Setiz calculated that, thanks to a surging stock market, the median disbursement for these 40 foundations was $400 million in 2022, up from just over $200 million in 2018. “As assets have increased, giving has ramped up,” he said. So why did 39% of the 36 foundations that made available data across the previous five years fail to average a 5% payout ratio?

One complicating factor is that with the value of their noncharitable assets going through the roof, some foundations may have lacked the capacity to effectively give away an exponentially larger 5% of the pile. 

Consider the Chan Zuckerberg Initiative Foundation. It was established in December 2015, and according to Seitz, it received $5 billion in incoming contributions from 2016 and 2018, but “didn’t give much away for the first several years.” However, it subsequently staffed up so that by 2022, its payout ratio stood at a robust 7.1%. 
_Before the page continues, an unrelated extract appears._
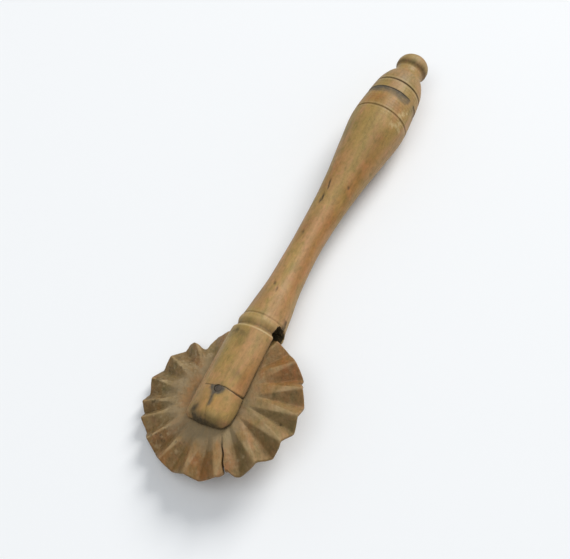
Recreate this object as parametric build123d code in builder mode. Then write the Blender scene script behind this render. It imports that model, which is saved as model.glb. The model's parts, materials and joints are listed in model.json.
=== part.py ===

It’s worth noting that foundation trustees aren’t the only philanthropic stewards who worry about thoughtfully moving enormous sums of money out the door in a compressed time frame. Silicon Valley wealth managers have a term — “the pause” — to describe how tech’s newly minted uber-rich pump the brakes on robust giving in the wake of a sudden wealth event. Better to sock away the money into a donor-advised fund, the thinking goes, than disburse it irresponsibly.

Another consideration that may contribute to a foundation’s inability to hit 5% is the fact that trustees don’t know precisely what their target 5% figure is in dollar terms until well after the end of the year — again, this is calculated by dividing its qualifying distributions by the net value of its non-charitable use assets. “By definition, foundations can’t calculate their average assets in time to get money out the door,” Seitz said. “It’s basically mechanical. Foundations with exposure to hedge funds, real estate, venture capital and private equity might not get statements until a couple of months after the books close.” 

Given this lack of visibility, trustees may take a more conservative approach in determining their payout ratios in case their investments took a beating in the preceding year, which could erode their endowments to the detriment of current and future grantees. Replicate this calculus year over year, and it can explain why some foundations clock in at under 5%. In contrast, those helmed by living donors, cognizant that billions of dollars in incoming contributions are on the horizon, frequently blow past the figure.

Bottom line? It’s always risky to view private foundations as a monolithic group. “There may be a ‘survivor’ bias, and by this, I mean large, historic [foundations] tend to stick to the 5% figure, while others have spent down and are no longer significant,” Seitz said. “There are life cycles to many foundations, as not all intend to be perpetual.”